C’est pour cela qu’il considère que la sexualité ne doit plus être taboue. « On en parle très mal en France, souvent de manière caricaturale ou gauloise. Rares sont les adultes, notamment les professionnels de l’enfance, à être à l’aise sur ces questions. » Il faudrait ainsi selon lui aborder plus largement ces sujets dès l’enfance en passant par les notions de respect de l’autre, d’intégrité du corps ou encore de consentement.

« Il n’est pas question d’apprendre aux enfants de maternelle à se masturber mais ne pas amorcer les choses dès le plus jeune âge aboutit à ce que des adolescentes reçoivent des dizaines de dick pics quand elles ouvrent un compte sur les réseaux sociaux. »

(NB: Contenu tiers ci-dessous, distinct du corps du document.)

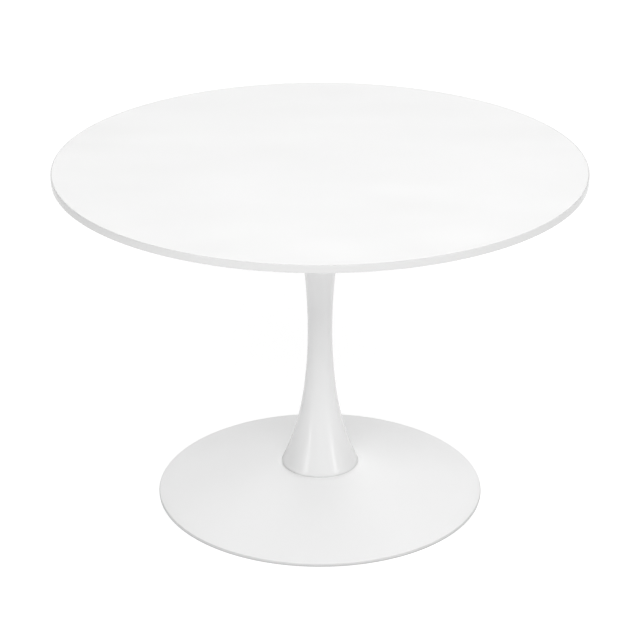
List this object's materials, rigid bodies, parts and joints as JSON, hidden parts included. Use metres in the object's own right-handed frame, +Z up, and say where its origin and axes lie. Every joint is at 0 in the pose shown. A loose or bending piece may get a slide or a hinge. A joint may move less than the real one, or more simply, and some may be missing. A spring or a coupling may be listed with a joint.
{
  "type": "round pedestal table",
  "caption": "Round dining table: a laminated disc top on a slender trumpet column and a domed disc base with levelling glides.",
  "frame": {"origin": "on the floor under the middle of the table, on the column's axis", "axes": "+Z up along the column, out of the tabletop; +X and +Y level, between the arms under the top"},
  "size_m": [1.1, 1.1, 0.75],
  "materials": {
    "top_laminate": "satin white decorative laminate",
    "edge_band": "satin white edging",
    "board_core": "bare medium-density fibreboard",
    "column_paint": "satin-gloss white powder coat",
    "base_paint": "fine-textured satin white powder coat",
    "frame_paint": "matt black powder coat",
    "zinc_steel": "bright zinc plate",
    "bare_steel": "plain mill finish",
    "ballast_iron": "sand-cast, dipped in black paint",
    "gasket_rubber": "soft matt off-white",
    "glide_plastic": "moulded matt charcoal nylon"
  },
  "bodies": {
    "table": {"table_board": "board_core", "top_laminate": "top_laminate", "backing_laminate": "top_laminate", "edge_band": "edge_band", "board_inserts": "zinc_steel", "spider_hub": "frame_paint", "spider_washers": "zinc_steel", "spider_screws": "zinc_steel", "rod_boss": "zinc_steel", "column_head_plate": "bare_steel", "column_shell": "column_paint", "column_foot_plate": "bare_steel", "tie_rod": "zinc_steel", "foot_gasket": "gasket_rubber", "base_dish": "base_paint", "crown_plate": "base_paint", "rod_washer": "zinc_steel", "rod_spring_washer": "zinc_steel", "rod_nut": "zinc_steel", "ballast_ring": "ballast_iron", "ballast_studs": "zinc_steel", "ballast_washers": "zinc_steel", "ballast_nuts": "zinc_steel", "glide_ring": "base_paint", "glide_nuts": "zinc_steel", "spider_arm_1": "frame_paint", "spider_arm_2": "frame_paint", "spider_arm_3": "frame_paint", "spider_arm_4": "frame_paint"},
    "pad_1": {"glide_pad_1": "glide_plastic"},
    "stud_1": {"glide_stud_1": "zinc_steel"},
    "pad_2": {"glide_pad_2": "glide_plastic"},
    "stud_2": {"glide_stud_2": "zinc_steel"},
    "pad_3": {"glide_pad_3": "glide_plastic"},
    "stud_3": {"glide_stud_3": "zinc_steel"},
    "pad_4": {"glide_pad_4": "glide_plastic"},
    "stud_4": {"glide_stud_4": "zinc_steel"},
    "pad_5": {"glide_pad_5": "glide_plastic"},
    "stud_5": {"glide_stud_5": "zinc_steel"},
    "pad_6": {"glide_pad_6": "glide_plastic"},
    "stud_6": {"glide_stud_6": "zinc_steel"}
  },
  "joints": [
    {"name": "glide_1_lift", "type": "slide", "parent": "table", "child": "pad_1", "axis": [0, 0, -1], "range_m": [0, 0.00625]},
    {"name": "glide_1_screw", "type": "hinge", "parent": "pad_1", "child": "stud_1", "pos_m": [0.24075, 0.139, 0], "axis": [0, 0, -1], "range_deg": [0, 1800]},
    {"name": "glide_2_lift", "type": "slide", "parent": "table", "child": "pad_2", "axis": [0, 0, -1], "range_m": [0, 0.00625]},
    {"name": "glide_2_screw", "type": "hinge", "parent": "pad_2", "child": "stud_2", "pos_m": [0, 0.278, 0], "axis": [0, 0, -1], "range_deg": [0, 1800]},
    {"name": "glide_3_lift", "type": "slide", "parent": "table", "child": "pad_3", "axis": [0, 0, -1], "range_m": [0, 0.00625]},
    {"name": "glide_3_screw", "type": "hinge", "parent": "pad_3", "child": "stud_3", "pos_m": [-0.24075, 0.139, 0], "axis": [0, 0, -1], "range_deg": [0, 1800]},
    {"name": "glide_4_lift", "type": "slide", "parent": "table", "child": "pad_4", "axis": [0, 0, -1], "range_m": [0, 0.00625]},
    {"name": "glide_4_screw", "type": "hinge", "parent": "pad_4", "child": "stud_4", "pos_m": [-0.24075, -0.139, 0], "axis": [0, 0, -1], "range_deg": [0, 1800]},
    {"name": "glide_5_lift", "type": "slide", "parent": "table", "child": "pad_5", "axis": [0, 0, -1], "range_m": [0, 0.00625]},
    {"name": "glide_5_screw", "type": "hinge", "parent": "pad_5", "child": "stud_5", "pos_m": [0, -0.278, 0], "axis": [0, 0, -1], "range_deg": [0, 1800]},
    {"name": "glide_6_lift", "type": "slide", "parent": "table", "child": "pad_6", "axis": [0, 0, -1], "range_m": [0, 0.00625]},
    {"name": "glide_6_screw", "type": "hinge", "parent": "pad_6", "child": "stud_6", "pos_m": [0.24075, -0.139, 0], "axis": [0, 0, -1], "range_deg": [0, 1800]}
  ],
  "couplings": [
    {"joint": "glide_1_screw", "follows": "glide_1_lift", "rad_per_m": 5026.5},
    {"joint": "glide_2_screw", "follows": "glide_2_lift", "rad_per_m": 5026.5},
    {"joint": "glide_3_screw", "follows": "glide_3_lift", "rad_per_m": 5026.5},
    {"joint": "glide_4_screw", "follows": "glide_4_lift", "rad_per_m": 5026.5},
    {"joint": "glide_5_screw", "follows": "glide_5_lift", "rad_per_m": 5026.5},
    {"joint": "glide_6_screw", "follows": "glide_6_lift", "rad_per_m": 5026.5}
  ]
}
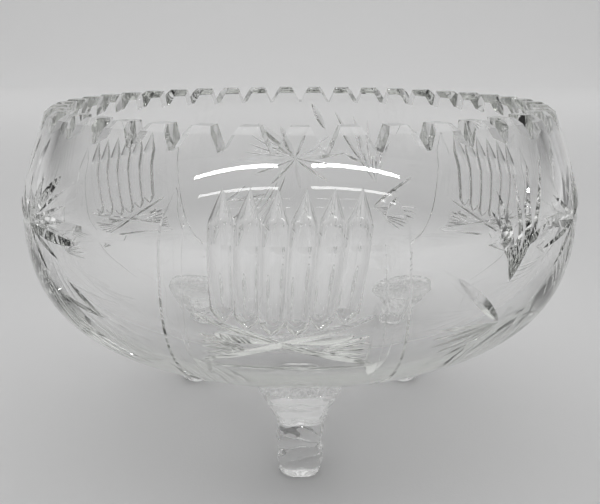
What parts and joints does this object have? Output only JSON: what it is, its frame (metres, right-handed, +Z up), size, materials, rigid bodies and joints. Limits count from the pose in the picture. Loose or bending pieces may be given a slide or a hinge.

Un point de vue que partage le pédopsychiatre Patrice Huerre, qui mise sur la prévention. « Il faut aborder la question de ces contenus indésirables sans attendre l’entrée au collège, dès le milieu du primaire. » Notamment pour signaler qu’au hasard de leurs déambulations sur la toile, les enfants risquent de rencontrer des contenus pouvant les choquer.

Susciter la discussion

Car l’exposition aux contenus pornographiques est souvent fortuite, provoquée par un clic malheureux ou causée par un tiers – un copain ou un grand frère. Si les effets néfastes sur les plus jeunes ne sont plus à prouver, il est essentiel d’aider les enfants à « se débarasser de cet impact traumatique » et de « ces images qui dérangent » pour ne pas qu’elles « s’enkystent », ajoute Patrice Huerre.

« On peut tout à fait comprendre qu’à 11 ans, on se pose des questions sur son corps et qu’ajouté aux premiers désirs et à la curiosité, on recherche un peu partout des réponses. Mais il ne faut pas laisser seuls les enfants face à ces images. »

Son conseil une fois que l’accident s’est produit: éviter les discours moralisateurs et autres interdictions pour favoriser l’échange et la discussion. « Beaucoup de jeunes, pour s’en défendre, vont banaliser la chose, en rigoler. Mais ce n’est pas pour autant qu’ils n’ont pas été choqués. » Ces derniers auraient avant tout besoin d’un adulte pour remettre les choses à leur place. Le Clemi a ainsi publié une trousse de secours avec des mots adaptés selon l’âge de l’enfant.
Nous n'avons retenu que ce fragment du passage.